Salvo el inevitable romance entre una
mujer pobre y un hombre rico- el pan de cada día de las teleseries
latinoamericanas de la época-, “Muchacha Italiana...” fue radical en su manera
de dar vuelta completamente el universo geo político y social que todos
conocíamos. El personaje pobre e inmigrante venia de Europa a México, no al revés,
y los mexicanos vivían como europeos, en unas casonas repletas de antigüedades
y sirvientes, tratando al resto como si la esclavitud fuera legal.

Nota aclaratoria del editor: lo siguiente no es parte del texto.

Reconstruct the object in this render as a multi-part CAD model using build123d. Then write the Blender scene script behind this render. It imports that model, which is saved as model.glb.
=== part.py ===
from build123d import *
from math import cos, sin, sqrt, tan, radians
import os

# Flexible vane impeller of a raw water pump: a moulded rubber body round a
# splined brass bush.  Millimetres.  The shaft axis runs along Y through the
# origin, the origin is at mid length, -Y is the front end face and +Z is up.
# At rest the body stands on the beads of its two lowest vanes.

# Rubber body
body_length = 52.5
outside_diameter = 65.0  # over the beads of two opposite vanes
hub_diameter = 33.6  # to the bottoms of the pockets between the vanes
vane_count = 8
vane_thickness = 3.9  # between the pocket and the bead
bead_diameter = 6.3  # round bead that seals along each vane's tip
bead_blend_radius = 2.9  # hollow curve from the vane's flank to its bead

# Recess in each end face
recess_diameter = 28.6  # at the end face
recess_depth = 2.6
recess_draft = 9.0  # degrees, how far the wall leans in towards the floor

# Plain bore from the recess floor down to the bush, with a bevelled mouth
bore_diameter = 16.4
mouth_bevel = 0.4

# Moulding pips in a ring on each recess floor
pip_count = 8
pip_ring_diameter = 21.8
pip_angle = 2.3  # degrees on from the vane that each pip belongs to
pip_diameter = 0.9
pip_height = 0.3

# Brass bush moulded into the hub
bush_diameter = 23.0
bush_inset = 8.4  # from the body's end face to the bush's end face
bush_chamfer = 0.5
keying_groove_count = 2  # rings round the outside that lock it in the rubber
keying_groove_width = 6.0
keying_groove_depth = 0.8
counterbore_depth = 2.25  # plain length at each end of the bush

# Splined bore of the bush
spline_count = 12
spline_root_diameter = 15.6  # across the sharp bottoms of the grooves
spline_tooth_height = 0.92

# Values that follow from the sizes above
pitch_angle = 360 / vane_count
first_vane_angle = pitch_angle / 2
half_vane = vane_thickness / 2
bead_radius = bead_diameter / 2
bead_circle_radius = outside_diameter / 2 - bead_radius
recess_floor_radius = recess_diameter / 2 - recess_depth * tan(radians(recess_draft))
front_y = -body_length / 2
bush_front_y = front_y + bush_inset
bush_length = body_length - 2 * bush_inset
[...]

Aparte de Angélica María como Valeria Donatti,
la italiana en busca de marido, y Ricardo Blume como Juan Francisco de Castro,
el heredero mexicano romántico y atormentado, hubo otros dos personajes que
quedaron para siempre guardados en mi memoria, ambos parte del clan de “los de
Castro”: la abuela Mercedes de Castro, una matriarca del terror vestida de
negro y armada con bastón que usaba como garrote, y “la loca Helena”,
desquiciada asesina que, cuchillo en mano, repetía en cada capitulo que “los de
Castro no sabemos nada”.
Mis sueños de visitar algún día casas tan
deslumbrantes como la de los de Castro se hicieron realidad años mas tarde, cuando
comencé a trabajar como periodista de revistas “couché” primero en Chile y
luego en Nueva York. Reinaldo Herrera me recibió en el salón color frambuesa
del townhouse que comparte con su mujer Carolina Herrera, en el Upper East
Side. Una tarde tomé vodka & tonics en goblets de plata con el joyero
Kenneth Jay Lane en una habitación repleta de libros y pinturas en uno de los
edificios más hermosos de Park Avenue. Nan Kempner me concedió una entrevista
en la salita de su casa, decorada con docenas de chimpancés de porcelana en
trajes de lacayo del siglo 18. Y la multimillonaria Susan Guttfreund me recibió
en un palacete con vistas al Central Park, no muy lejos del departamento de
Leonard Lauder, donde bebí cocktails rodeado de Braques y Picassos, en una
habitación verde que algún día perteneció a Consuelo Vanderbilt.
Cualquiera que me conozca sabrá que no
tengo ningún problema con la idea del privilegio. Si fuera por mi, viviría una
de esas fiestas de alta sociedad de los musicales de los años 40, con Frad
Astaire y Ginger Rogers en la pista de baile y Gary Cooper apoyado en una
columna fumando y vestido en smoking.
Pero el privilegio que siempre me fascinó
no tenia que ver solo con dinero, sino con viajes a lugares exóticos,
bellísimas pinturas, bibliotecas repletas de libros y con una gran chimenea,
conversaciones educadas e interesantes, y, sobre todo, con cierta civilidad y
elegancia de pensar. El privilegio de una discusión entre William F. Buckley y
Gore Vidal. El privilegio de Lee Radziwill almorzando con Truman Capote en The
Colony. El privilegio de Marella y Gianni Agnelli cuidando cada detalle de sus
preciosas casas, cada árbol, cada puerta, cada sábana. El privilegio de los
Kennedy jugando rugby en familia en los jardines de Hyannis Port.
En algún momento, quién sabe por qué, el
privilegio comenzó a desligarse de cualquier responsabilidad que pudiera haber
tenido en el pasado. Ser hizo egoísta y vulgar. Se hizo Trump. Se hizo
Kardashian. Se convirtió en una conversación constante de dinero, quién lo
tiene y quién no, que cuánto cuesta esto o el otro, que quién tiene la casa más
grande, el auto más caro, la reja más alta.
Poder cerrar los ojos y los oídos a esa conversación
absurda es, si me preguntan a mi, un verdadero privilegio.